▼

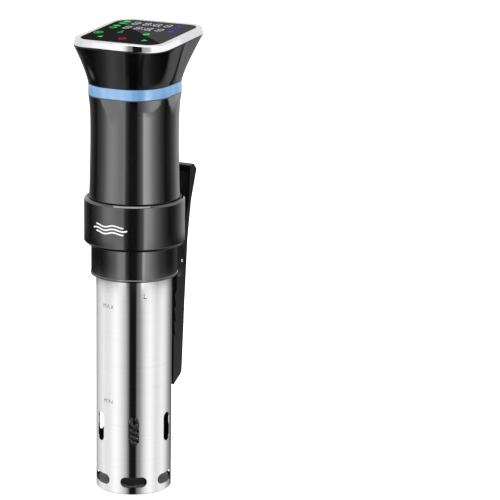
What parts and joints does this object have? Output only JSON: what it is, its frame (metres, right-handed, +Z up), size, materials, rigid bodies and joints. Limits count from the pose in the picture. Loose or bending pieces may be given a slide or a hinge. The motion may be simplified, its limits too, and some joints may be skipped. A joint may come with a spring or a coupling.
{
  "type": "sous vide circulator",
  "caption": "Stick-shaped water bath heater with a tilted square touch head, a light band, a sliding clamp ring and a slotted steel sleeve.",
  "frame": {"origin": "centre of the flat underside of the end cap, on the sleeve's axis", "axes": "+Z up along the sleeve to the touch head, -Y the front that the panel is read from, +Y the clamp side"},
  "size_m": [0.082, 0.1155, 0.3682],
  "materials": {
    "gloss_black": "high gloss moulded black plastic",
    "satin_black": "fine satin moulded black plastic",
    "black_glass": "opaque back-printed black touch panel with lit symbols",
    "chrome": "polished chrome",
    "brushed_steel": "stainless steel brushed round the axis",
    "plain_steel": "plain zinc-plated steel",
    "aluminium": "extruded aluminium",
    "brass": "plain brass",
    "blue_light": "translucent light blue diffuser",
    "circuit_board": "green circuit board with solder mask",
    "pale_plastic": "natural pale engineering plastic",
    "grey_rubber": "dark grey silicone rubber"
  },
  "bodies": {
    "housing": {"touch_glass": "black_glass", "bezel_ring": "chrome", "glass_gasket": "grey_rubber", "display_board": "circuit_board", "display_module": "satin_black", "buzzer": "satin_black", "touch_spring_1": "brass", "touch_spring_2": "brass", "touch_spring_3": "brass", "touch_spring_4": "brass", "panel_frame": "satin_black", "board_screw_1": "plain_steel", "board_screw_2": "plain_steel", "head_shell": "gloss_black", "light_ring": "blue_light", "lamp_board": "circuit_board", "grip_shell": "gloss_black", "cord_gland": "satin_black", "gland_nut": "satin_black", "main_board": "circuit_board", "transformer": "pale_plastic", "relay": "satin_black", "terminal_block": "pale_plastic", "capacitor": "satin_black", "heat_sink": "aluminium", "base_collar": "gloss_black", "motor_mount": "plain_steel", "motor": "plain_steel", "motor_screw_1": "plain_steel", "motor_screw_2": "plain_steel", "heater_base": "brushed_steel", "base_screw_1": "plain_steel", "base_screw_2": "plain_steel", "base_screw_3": "plain_steel", "base_seal": "grey_rubber", "sleeve_o_ring": "grey_rubber", "shaft_seal": "grey_rubber", "shaft_tube": "brushed_steel", "lower_bush": "pale_plastic", "heater_coil": "brushed_steel", "temp_probe": "brushed_steel", "level_probe_long": "brushed_steel", "level_probe_short": "brushed_steel"},
    "rotor": {"motor_shaft": "plain_steel", "shaft_coupling": "brass", "drive_shaft": "plain_steel", "impeller": "satin_black"},
    "sleeve": {"sleeve": "brushed_steel", "sleeve_stud": "chrome", "end_cap": "satin_black"},
    "slide_bush": {"grip_bush": "satin_black"},
    "ring": {"clamp_ring": "gloss_black", "clip_bracket": "gloss_black", "bracket_screw_1": "plain_steel", "bracket_screw_2": "plain_steel", "clip_pin": "chrome", "clip_spring": "plain_steel"},
    "lever": {"clip_lever": "satin_black"}
  },
  "joints": [
    {"name": "rotor_spin", "type": "hinge", "parent": "housing", "child": "rotor", "pos_m": [0, 0, 0.02], "axis": [0, 0, 1], "continuous": true},
    {"name": "sleeve_pull", "type": "slide", "parent": "housing", "child": "sleeve", "axis": [0, 0, -1], "range_m": [0, 0.2]},
    {"name": "ring_slide", "type": "slide", "parent": "housing", "child": "slide_bush", "axis": [0, 0, -1], "range_m": [0, 0.015]},
    {"name": "ring_swivel", "type": "hinge", "parent": "slide_bush", "child": "ring", "pos_m": [0, 0, 0.218], "axis": [0, 0, 1], "continuous": true},
    {"name": "clip_squeeze", "type": "hinge", "parent": "ring", "child": "lever", "pos_m": [0, 0.0475, 0.176], "axis": [1, 0, 0], "range_deg": [0, 15], "stiffness_Nm_per_rad": 3, "springref_deg": -11.46, "deforming": ["clip_spring"]}
  ]
}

▲

• Exercise aim
Pull every line containing the word "from" out of the material and copy it.

• Reply to the task
What parts and joints does this object have? Output only JSON: what it is, its frame (metres, right-handed, +Z up), size, materials, rigid bodies and joints. Limits count from the pose in the picture. Loose or bending pieces may be given a slide or a hinge. The motion may be simplified, its limits too, and some joints may be skipped. A joint may come with a spring or a coupling.
  "frame": {"origin": "centre of the flat underside of the end cap, on the sleeve's axis", "axes": "+Z up along the sleeve to the touch head, -Y the front that the panel is read from, +Y the clamp side"},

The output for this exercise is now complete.